(WORK INSTRUCTIONS): Every line that contains "metres" counts once; give the total number of such lines, with no other words.

----

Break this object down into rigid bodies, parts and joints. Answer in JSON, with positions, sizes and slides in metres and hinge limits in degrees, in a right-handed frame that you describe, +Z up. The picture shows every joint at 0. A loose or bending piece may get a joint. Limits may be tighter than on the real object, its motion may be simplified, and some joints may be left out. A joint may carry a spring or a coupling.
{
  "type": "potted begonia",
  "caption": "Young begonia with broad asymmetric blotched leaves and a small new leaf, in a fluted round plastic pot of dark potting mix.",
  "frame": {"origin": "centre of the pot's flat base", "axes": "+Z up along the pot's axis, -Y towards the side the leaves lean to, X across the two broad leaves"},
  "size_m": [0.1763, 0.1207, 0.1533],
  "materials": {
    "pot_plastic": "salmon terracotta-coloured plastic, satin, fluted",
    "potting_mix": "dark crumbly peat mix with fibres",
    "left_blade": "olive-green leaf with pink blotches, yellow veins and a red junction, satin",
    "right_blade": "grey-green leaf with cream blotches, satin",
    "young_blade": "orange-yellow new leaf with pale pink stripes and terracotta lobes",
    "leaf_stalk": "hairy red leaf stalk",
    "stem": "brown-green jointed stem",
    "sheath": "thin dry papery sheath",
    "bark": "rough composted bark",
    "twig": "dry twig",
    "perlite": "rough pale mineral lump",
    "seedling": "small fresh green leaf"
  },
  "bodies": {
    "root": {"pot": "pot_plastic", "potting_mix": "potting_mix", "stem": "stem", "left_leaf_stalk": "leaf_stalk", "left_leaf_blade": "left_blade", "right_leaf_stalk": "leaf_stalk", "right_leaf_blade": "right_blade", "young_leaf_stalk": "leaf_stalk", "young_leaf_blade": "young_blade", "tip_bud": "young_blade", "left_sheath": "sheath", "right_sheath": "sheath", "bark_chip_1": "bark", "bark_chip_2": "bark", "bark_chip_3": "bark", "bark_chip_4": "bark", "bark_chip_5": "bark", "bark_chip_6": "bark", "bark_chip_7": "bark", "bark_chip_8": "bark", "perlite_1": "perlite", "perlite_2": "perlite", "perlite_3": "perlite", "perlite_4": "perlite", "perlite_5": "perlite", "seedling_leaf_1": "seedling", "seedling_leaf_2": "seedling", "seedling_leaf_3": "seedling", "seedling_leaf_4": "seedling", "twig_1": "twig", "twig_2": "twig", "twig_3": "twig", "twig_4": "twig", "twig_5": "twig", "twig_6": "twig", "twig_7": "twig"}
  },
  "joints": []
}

----

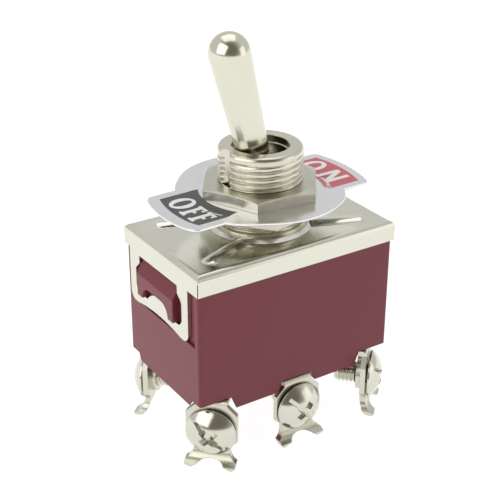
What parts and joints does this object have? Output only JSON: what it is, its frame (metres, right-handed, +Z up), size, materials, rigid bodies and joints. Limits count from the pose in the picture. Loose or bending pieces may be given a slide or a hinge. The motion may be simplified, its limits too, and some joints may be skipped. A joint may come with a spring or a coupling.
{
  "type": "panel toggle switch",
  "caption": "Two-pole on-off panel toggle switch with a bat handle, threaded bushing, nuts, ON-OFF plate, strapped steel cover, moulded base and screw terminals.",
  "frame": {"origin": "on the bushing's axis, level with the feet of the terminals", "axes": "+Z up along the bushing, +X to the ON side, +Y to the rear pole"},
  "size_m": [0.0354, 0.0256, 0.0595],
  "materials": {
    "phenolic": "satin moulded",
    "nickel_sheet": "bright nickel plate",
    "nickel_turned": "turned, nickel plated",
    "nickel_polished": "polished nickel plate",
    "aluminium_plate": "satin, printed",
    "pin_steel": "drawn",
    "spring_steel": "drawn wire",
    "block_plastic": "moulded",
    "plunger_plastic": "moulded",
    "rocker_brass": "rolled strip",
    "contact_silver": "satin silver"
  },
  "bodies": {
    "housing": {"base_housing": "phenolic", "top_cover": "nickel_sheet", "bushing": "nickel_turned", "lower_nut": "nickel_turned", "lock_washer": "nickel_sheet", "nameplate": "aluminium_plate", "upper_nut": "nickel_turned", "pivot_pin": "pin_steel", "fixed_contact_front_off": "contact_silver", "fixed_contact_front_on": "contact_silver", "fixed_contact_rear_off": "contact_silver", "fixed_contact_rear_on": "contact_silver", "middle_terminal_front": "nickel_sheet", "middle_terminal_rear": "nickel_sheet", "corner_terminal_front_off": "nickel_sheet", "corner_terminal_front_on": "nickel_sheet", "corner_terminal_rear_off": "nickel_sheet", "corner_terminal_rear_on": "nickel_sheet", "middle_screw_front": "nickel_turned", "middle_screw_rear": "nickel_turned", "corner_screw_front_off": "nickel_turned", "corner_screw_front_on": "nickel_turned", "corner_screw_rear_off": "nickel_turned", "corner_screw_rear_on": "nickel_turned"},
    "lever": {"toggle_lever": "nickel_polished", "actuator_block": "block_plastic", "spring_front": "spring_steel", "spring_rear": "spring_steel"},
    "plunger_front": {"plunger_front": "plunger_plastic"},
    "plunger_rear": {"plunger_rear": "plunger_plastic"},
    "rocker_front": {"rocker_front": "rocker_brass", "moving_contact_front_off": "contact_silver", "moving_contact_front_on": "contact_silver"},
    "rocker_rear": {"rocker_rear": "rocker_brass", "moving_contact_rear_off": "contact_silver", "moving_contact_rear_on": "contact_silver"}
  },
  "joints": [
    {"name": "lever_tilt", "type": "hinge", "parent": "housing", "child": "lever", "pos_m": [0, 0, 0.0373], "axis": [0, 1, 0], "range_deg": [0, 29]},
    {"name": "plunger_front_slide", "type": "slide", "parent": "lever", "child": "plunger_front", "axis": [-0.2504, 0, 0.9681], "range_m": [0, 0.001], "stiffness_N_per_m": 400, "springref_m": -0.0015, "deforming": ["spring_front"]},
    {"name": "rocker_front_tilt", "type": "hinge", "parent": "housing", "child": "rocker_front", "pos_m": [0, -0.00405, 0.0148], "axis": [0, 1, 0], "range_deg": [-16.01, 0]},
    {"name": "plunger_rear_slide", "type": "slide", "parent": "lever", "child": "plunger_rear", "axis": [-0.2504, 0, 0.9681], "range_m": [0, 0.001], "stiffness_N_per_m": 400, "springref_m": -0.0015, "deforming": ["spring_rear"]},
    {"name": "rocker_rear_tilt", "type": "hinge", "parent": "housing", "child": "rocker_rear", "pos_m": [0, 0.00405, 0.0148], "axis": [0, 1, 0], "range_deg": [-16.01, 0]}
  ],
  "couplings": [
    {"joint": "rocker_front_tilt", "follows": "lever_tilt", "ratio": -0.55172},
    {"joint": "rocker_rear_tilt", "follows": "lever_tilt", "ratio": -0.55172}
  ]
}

----

(TASK RESPONSE): 2